I have been making my way slowly through John Rember’s MFA in a Box and finally finished it today. I find his voice, which I suspect is the same voice he adapts when holding workshops for his students, to be witty and engaging. I even picked up his recent short story collection Sudden Death, Over Time before I had even finished MFA in a Box. As usual, my “to read” list is packed to the gills, and I I haven’t even had the chance to crack it yet. When I first started reading MFA in a Box, I found the title incredibly incongruous. It reads like part memoir, part advice book, and part philosophical rambling, each chapter its own little island. It wasn’t until I reached almost the last page before I realized that the title was completely fitting. Each chapter examines a theme, such as violence, family, grief, etc. and infuses it with a mixture of personal stories from the author, philosophy, psychological evaluation and good old fashioned writing advice. It was as if each chapter was my own personal MFA workshop conducted by Mr. Rember. Sure, there were no readings and no discussion, but the diversity of expression draws you into each chapter.
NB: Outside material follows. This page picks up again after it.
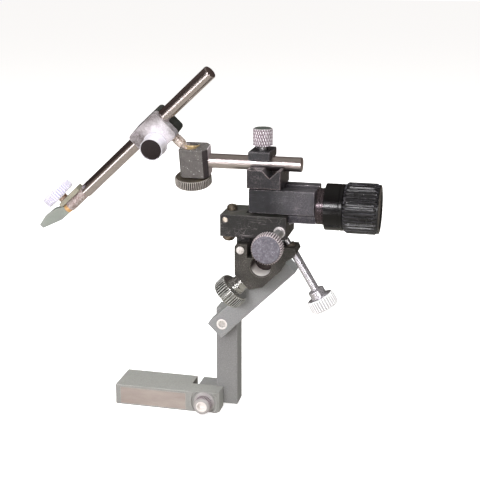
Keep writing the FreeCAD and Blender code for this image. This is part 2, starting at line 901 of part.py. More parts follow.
# Carriage with the slot for the fine slide
def make_carriage():
    body = soft_box(carriage_left, carriage_right, front_y, rear_y, carriage_bottom, carriage_top,
                    fine_edge)
    male = dovetail(0, 0, flare_bottom, carriage_bottom + edge)
    body = body.fuse(prism_x(male, dovetail_left, carriage_right))
    half = rack_width / 2
    body = body.cut(box(rack_left, rack_right, mid_y - half, mid_y + half, flare_bottom - overrun,
                        flare_bottom + rack_let_in))
    wide = wing_half + slide_gap
    narrow = nut_half + slide_gap
    right = carriage_right + overrun
    body = body.cut(box(slot_left, right, mid_y - narrow, mid_y + narrow, slot_floor,
                        carriage_top + overrun))
    body = body.cut(box(slot_left, right, mid_y - wide, mid_y + wide, nut_top - slide_gap,
                        wing_top + slide_gap))
    tail_hole = lead_tail_dia + 2 * running_gap
    return body.cut(rod_x(tail_hole, mid_y, fine_z, lead_tail_left - edge, slot_left + overrun))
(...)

So many points of view are expressed in each section, so many stories told, so many threads followed, that you leave the chapter slightly discombobulated but in awe of the possibilities. Chapter 3, titled “Writing Shadows” tackles the deeply psychological aspects of writing. My favorite quote from this chapter highlights the complexity of thought, the simplicity of word choice, and the drama of our situation as writers.
You might think nihilism and hope are contradictions in terms. But lots of contradictory concepts, once they’re embodied in the physical world, exist quite happily together, sometimes in the same object. The empty screen that we righters face every time we sit down to write is both nothingness and hope.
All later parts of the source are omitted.